The twist doesn't just ruin the ending, it ruins the whole movie because when you go back and look you realize the whole thing was a set-up for this one moment. It wasn't a twist that was thrown in to make the third act more interesting, it was the idea around which the entire story was written. That means Joel Edgerton sat down to write a movie around the not-clever-at-all idea that a guy whose life was mostly ruined by a bully should get revenge on that bully by raping that bully's wife. (Or maybe not raping her.)
Note that nothing really happens to the bully. It happens to his wife. She's punished for his actions. To be fair, I don't think Edgerton meant to go so far as to punish the wife for the husband's actions.
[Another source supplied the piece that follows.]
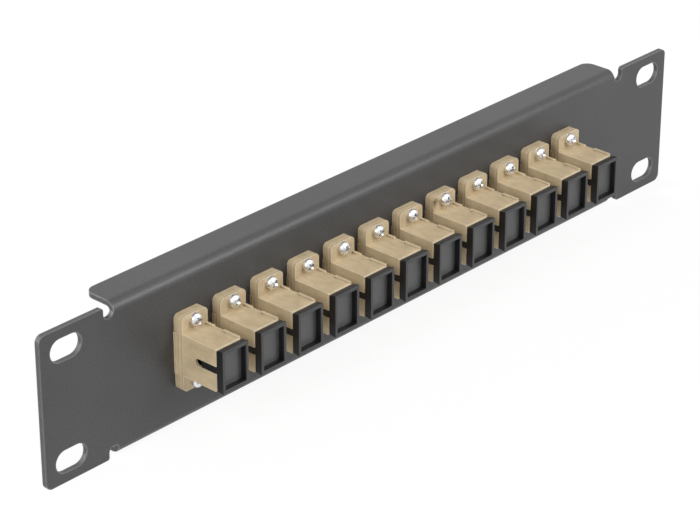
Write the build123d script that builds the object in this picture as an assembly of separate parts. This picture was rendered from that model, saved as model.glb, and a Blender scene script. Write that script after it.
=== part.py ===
from build123d import *
import os

# Fibre patch panel, one rack unit high, for a ten inch rack.
# A folded steel front panel carries a row of flanged adapters, each held by two small screws.
# Each adapter is two welded shells around two latch inserts and a split alignment sleeve,
# and a dust cap closes its socket on each side.
# Millimetres. The origin is the centre of the panel on its front face.
# +X runs along the panel, +Y goes into the rack, +Z is up.

# Rack slots
rack_slot_spacing_x = 236.525
rack_slot_spacing_z = 31.75
rack_slot_length = 10.5
rack_slot_width = 6.5
rack_slot_to_end = 8.7375

# Panel sheet
panel_height = 44.0
sheet_thickness = 1.5
bend_inner_radius = 1.3
fold_depth = 11.0
fold_corner_radius = 3.0
ear_width = 21.5
ear_corner_radius = 2.0
ear_inner_corner_radius = 0.8
relief_width = 3.5
relief_past_bend = 0.8

# Row of adapters
port_count = 12
port_pitch = 14.0
cutout_clearance = 0.2

# Socket inside a shell, and the walls around it
socket_width = 7.5
socket_height = 9.1
hook_channel_width = 4.6
hook_channel_depth = 0.9
body_side_wall = 0.8
body_end_wall = 0.7
adapter_length = 27.4
body_edge_bevel = 0.3
key_slot_width = 1.9
key_slot_length = 7.6

# Raised strips on the right edge of a front shell's top
strip_width = 0.8
strip_height = 0.25
rear_strip_length = 2.8
front_strip_length = 5.8
strip_pocket_width = 0.5
strip_pocket_length = 1.2

# Flange, moulded half on each shell
flange_side_step = 0.1
flange_end_margin = 2.0
flange_front_layer = 0.9
flange_rear_layer = 2.1
flange_corner_cut = 1.4
flange_pad_reach = 0.4
flange_pad_height = 12.0
flange_pad_thickness = 1.0

# Alignment sleeves
ferrule_radius = 1.25
sleeve_wall = 0.35
sleeve_length = 11.4
sleeve_slit = 0.5
sleeve_clearance = 0.05
sleeve_end_clearance = 0.2

# Latch inserts
insert_shoulder = 0.25
insert_plate_thickness = 1.2
insert_clearance = 0.05
sleeve_holder_wall = 0.8
sleeve_lip_length = 0.8
sleeve_lip_height = 0.3
hook_inset = 0.25
hook_arm_thickness = 0.6
hook_arm_width = 2.4
hook_reach = 6.5
hook_head_width = 3.6
hook_head_length = 0.9
hook_head_drop = 0.6
hook_head_lead = 0.4

# Dust caps
cap_side_step = 0.05
cap_end_overhang = 0.15
cap_side_rim = 0.95
cap_end_rim = 1.15
cap_recess_depth = 1.9
cap_web = 0.4
cap_floor = 1.0
cap_plug_wall = 0.9
cap_clearance = 0.1
cap_to_hook = 0.6

# Screws that go through a flange into a tapped hole of the panel
screw_radius = 1.0
screw_length = 6.0
screw_head_radius = 1.9
screw_head_height = 1.4
screw_to_body = 0.95
thread_clearance = 0.03
flange_hole_clearance = 0.15

# Flats on the small round features, which are few because hundreds of them repeat
round_flats = 12
screw_flats = 8
sleeve_flats = 8

# Extra length of a cut past the face that it opens
cut_past = 1.0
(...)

To be fair, I think he only saw as far as the husband, and how it affected him. The whole thing underlines a huge problem we have in our media — we don't treat female characters like people. It's a problem more people are thinking about these days, so it's surprising that this movie has a RottenTomatoes score of 93 percent! Yes, Edgerton has put together a very solid psychological thriller here, but its entire story hinges on a possible rape that dehumanizes one of its central characters, and leaves me feeling angry that I have to see this story yet again.